The Lords have passed the Employment Rights Bill after the Commons rejected a Lords amendment on 15 December calling for consultation before removing the 52-week cap on unfair dismissal damages.
This follows letters between business groups and the secretary of state for DBT Peter Kyle MP, in which business groups urged Parliament to pass the Act rather than risk losing the agreement to a 6-month qualifying period for unfair dismissal. Peter Kyle MP in his response reiterated that the passing of the Act will lead to consultations asking for public input and feedback on the many details left to be defined in secondary legislation (Regulations) and pledged to build on the “spirit of consensus” between business and unions.
However, given the sheer scale of the provisions left to be set out in Regulations following consultation, we foresee many ongoing points of disagreement between business and unions. APSCo UK will be looking to ensure that the provisions are workable, not burdensome and go towards achieving the original objectives of the legislation, across multiple sectors and different types of assignment.
Our concerns continue to be based on the guaranteed hour provisions:
- Key words in the Act have been left to be defined in Regulations – including “low hours contract”, “irregular hours” “inherently temporary”. They need to be defined appropriately to prevent exploitation of “at risk” workers, rather than a blanket approach, leading to the curtailment of flexible contracting.
- The “reference period” prior to an offer of guaranteed hours should be set at 12 months for Agency Workers, as they already have the protection of regulation and worker status.
- The regulations filling in the gaps on cancellation periods and compensation need to be pragmatic and alive to the day-to-day challenges of sourcing workers in hospitality, logistics, healthcare and education.
We understand the rationale behind the agreement for a 6-month qualifying period for unfair dismissal but given that 12 month overall probationary periods are the norm in our sector then we will be urging the Government to keep this under review, alongside reviewing the impact of lifting the damages cap for unfair dismissal claims. The impact of day one statutory sick pay for all workers, in terms of managing temporary workforces, also needs to be kept under careful review by members.
Broadly our members remain concerned about the rigidity and universal application of the soon to be Employment Rights Act and its likely adverse impact on the flexible labour market, economic growth and the UK’s competitiveness. When the Bill receives Royal Assent, it will trigger the next batch of consultations which is expected to include the key questions relating to the right to Guaranteed Hours. When these consultations launch, we will share the details and our plans for how you can shape our responses and submit your own views.

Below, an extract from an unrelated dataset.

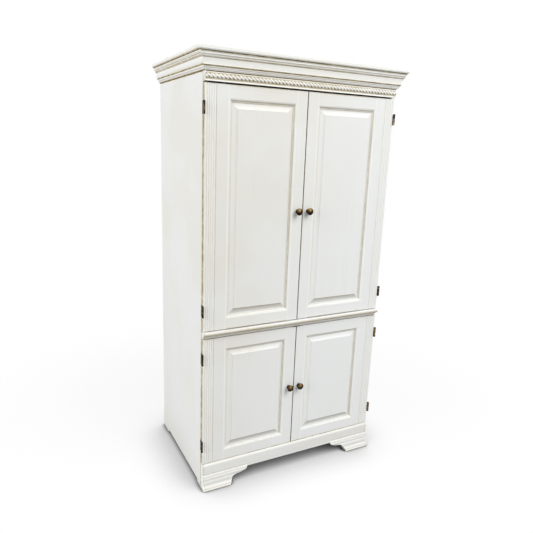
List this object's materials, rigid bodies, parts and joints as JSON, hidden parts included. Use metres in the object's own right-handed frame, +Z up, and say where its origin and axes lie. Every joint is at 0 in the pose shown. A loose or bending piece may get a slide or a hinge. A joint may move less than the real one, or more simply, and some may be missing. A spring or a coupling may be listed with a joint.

2025 has seen a successful robust rebuttal by the Conservatives and Liberal Democrats of some key provisions - fire and rehire and day one rights in particular. However, the ERA is still largely as initially drafted and a huge amount of detail is outstanding, to be dealt with in statutory secondary Regulations. From the staffing sector’s perspective, the eventual impact of the legislation is still to be determined - so 2026 ultimately could be even more important than 2025.
Royal Assent, signature of the Bill by King Charles, is a constitutional necessity for it to become law. We imagine the Government will be keen to achieve this over the next few days.